Honorarfreie PR-Fotos sind besonders in den Wochendausgaben mit Magazinteilen dominierend. Dabei fällt auf, dass vielfach in den zeitnah erscheinenden Ausgaben der gleichen Zeitung, Anzeigen der redaktionell besprochenen Firmen erscheinen. Bei Nachfragen in den Redaktionen wurde von Kollegen bestätigt, dass ein enger Zusammenhang zwischen dem Redaktions- und dem Anzeigenteil bestehe. Als Entschuldigung wurde vorgebracht, dass die Verlage von den Kunden erpresst würden. Verständlicherweise war keiner der Kollegen bereit, dies namentlich zu bezeugen.
Die knapper gewordenen Anzeigenetats werden offensichtlich nur noch an Zeitungen vergeben, die zusätzlich auch im redaktionellen Teil positiv über das Produkt und das Unternehmen berichten. Bundesweit sind inzwischen viele Fälle von „Abstrafungen“ bekannt geworden, nachdem eine Zeitung kritisch über Unternehmen berichtete: DB, Aldi, Lufthansa, Lidl! Die Lufthansa ging sogar soweit, die Süddeutsche Zeitung nach einer Kritik am Unternehmen aus dem Leseangebot ihrer Flugzeuge zu nehmen.

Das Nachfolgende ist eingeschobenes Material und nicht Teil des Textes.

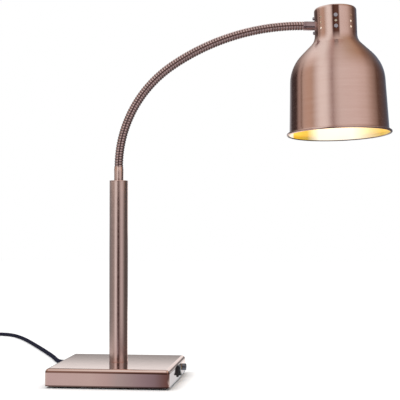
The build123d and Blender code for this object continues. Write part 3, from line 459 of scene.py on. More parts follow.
def brushed_rings():
    """Brush lines round the Z axis: noise of (radius, height) over the spacing, slowly changing around."""

    def fill(tree, given):
        place = node(tree, "ShaderNodeSeparateXYZ", {0: given["Place"]})
        x, y, z = (place.outputs[axis] for axis in "XYZ")
        square = sums(tree, "MULTIPLY_ADD", y, y, sums(tree, "MULTIPLY", x, x))
        radius = sums(tree, "MAXIMUM", sums(tree, "SQRT", square), 0.0001)
        slow = 1.4
        across = sums(tree, "MULTIPLY", sums(tree, "DIVIDE", x, radius), slow)
        beside = sums(tree, "MULTIPLY", sums(tree, "DIVIDE", y, radius), slow)
        noises = []
        for share in (1.0, 6.0):
            spacing = sums(tree, "MULTIPLY", given["Spacing"], share)
            out, up = sums(tree, "DIVIDE", radius, spacing), sums(tree, "DIVIDE", z, spacing)
            lines = node(tree, "ShaderNodeCombineXYZ", {"X": out, "Y": up, "Z": across}).outputs[0]
            values = {"Vector": lines, "W": beside, "Scale": 1.0, "Detail": 2.0, "Roughness": 0.6}
            noise = node(tree, "ShaderNodeTexNoise", values, noise_dimensions="4D")
            noises.append(noise.outputs["Fac"])
        both = sums(tree, "MULTIPLY_ADD", noises[0], 0.5, sums(tree, "MULTIPLY", noises[1], 0.5))
        level = ramp(tree, both, 0.34, 0.66)
        dull = sums(tree, "MULTIPLY", sums(tree, "SUBTRACT", 1.0, level), given["Contrast"])
        return {
            "Color": mixed(tree, dull, given["Light"], given["Deep"]),
            "Roughness": spread_about(tree, given["Roughness"], level, given["Spread"]),
            "Height": level,
        }

    inputs = {
        "Place": (0.0, 0.0, 0.0), "Light": (0.8, 0.8, 0.8, 1.0), "Deep": (0.5, 0.5, 0.5, 1.0),
        "Spacing": 0.0006, "Contrast": 0.5, "Roughness": 0.3, "Spread": 0.08,
    }
    return node_group("Brushed rings", inputs, ("Color", "Roughness", "Height"), fill)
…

Nach Ziffer 7 des Pressekodex haben sich Verleger und Journalisten verpflichtet, dass redaktionelle Veröffentlichungen nicht durch private oder geschäftliche Interessen Dritter oder durch persönliche wirtschaftliche Interessen der Journalistinnen und Journalisten beeinflusst werden. Diese Untersuchung – sowie zahlreiche Gespräche mit KollegInnen aus anderen Zeitungen, die ähnliches berichten – lässt die Schlussfolgerung zu, dass dieser Passus des Pressekodex lange überholt ist.